На другой день после смерти Врубеля Александр Бенуа писал:

«Жизнь Врубеля, какой она теперь отойдет в историю, — дивная патетическая симфония, то есть полная форма художественного бытия. Будущие поколения, если только истинное должно наступить для русского общества, будут оглядываться на последние десятки XIX века, как на „эпоху Врубеля“, и недоумению их не будет предела, когда они увидят, во что считала Врубеля „его эпоха“. Именно в нем наше время выразилось в самое красивое и самое печальное, на что оно только было способно».

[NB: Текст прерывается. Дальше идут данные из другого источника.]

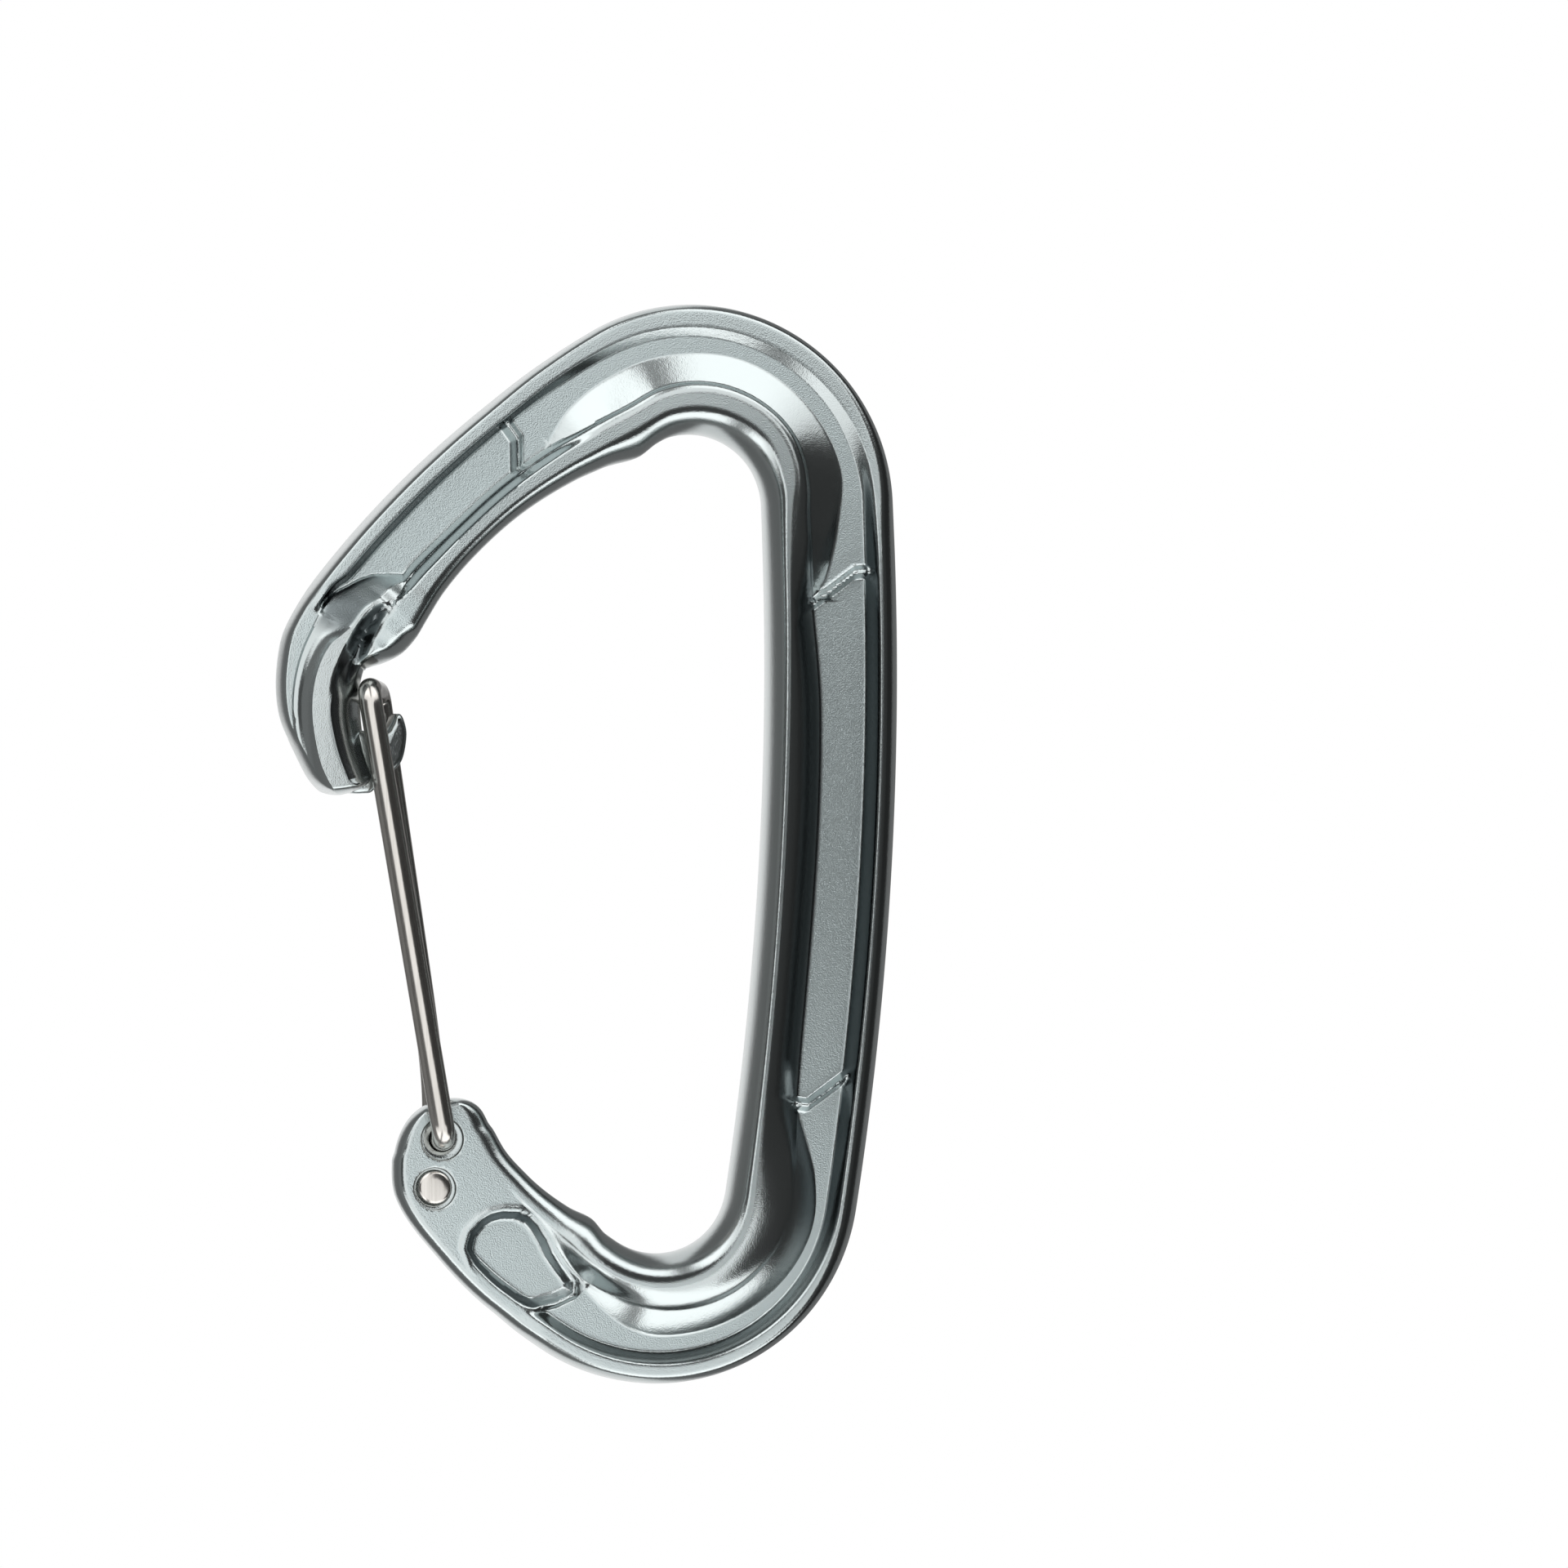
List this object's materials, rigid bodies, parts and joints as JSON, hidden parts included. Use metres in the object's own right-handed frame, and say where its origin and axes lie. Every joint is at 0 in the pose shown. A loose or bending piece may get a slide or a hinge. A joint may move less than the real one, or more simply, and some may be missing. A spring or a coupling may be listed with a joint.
{
  "type": "wire-gate carabiner",
  "caption": "D-shaped climbing carabiner with an I-beam forged alloy body and a sprung bent-wire gate that opens inwards",
  "frame": {"origin": "centre of the box round the closed carabiner, on the parting plane of the forged body", "axes": "+Y along the body towards the nose and the wide rope basket, +X towards the spine, +Z through the thickness, towards the face from which the gate wire enters the front pivot hole"},
  "size_m": [0.0552, 0.0948, 0.0096],
  "materials": {
    "forged_alloy": "tumbled and anodised grey-green: satin sheen on the bead and flanges, matte blasted web and pockets",
    "gate_wire": "drawn stainless wire, smooth with a soft shine"
  },
  "bodies": {
    "carabiner_body": {"body": "forged_alloy"},
    "gate_front": {"gate_wire_front": "gate_wire"},
    "gate_rear": {"gate_wire_rear": "gate_wire"}
  },
  "joints": [
    {"name": "gate", "type": "hinge", "parent": "carabiner_body", "child": "gate_front", "pos_m": [-0.01331, -0.02587, 0], "axis": [0, 0, -1], "range_deg": [0, 48], "stiffness_Nm_per_rad": 0.22, "springref_deg": -57.3},
    {"name": "gate_wire_twist", "type": "hinge", "parent": "gate_front", "child": "gate_rear", "pos_m": [-0.01938, 0.01366, 0], "axis": [0, 0, -1], "range_deg": [-4.8, 0]}
  ],
  "couplings": [
    {"joint": "gate_wire_twist", "follows": "gate", "ratio": -0.098}
  ]
}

А. Я. Головин, художник, сблизившийся с мамонтовским кругом приблизительно в то же время, когда и Врубель, говорил много лет спустя: «Мне всегда казалось непостижимым, как люди не замечали удивительной „классичности“ Врубеля. Я не знаю, каким другим словом можно выразить сущность врубелевского искусства. Многим оно казалось в ту пору каким-то растрепанным, сумбурным, дерзким. Сейчас уже не приходится защищать Врубеля, но я настаиваю на том, что он во всех своих произведениях был именно классичен, если понимать под „классикой“ убедительность, основательность художественного произведения. Все, что бы ни сделал Врубель, было классически хорошо. Я работал с ним в абрамцевской мастерской Мамонтова. И вот смотришь, бывало, на его эскизы, на какой-нибудь кувшинчик, вазу, голову негритянки, тигра и чувствуешь, что здесь „все на месте“, что тут ничего нельзя переделать. Это и есть, как мне кажется, признак классичности».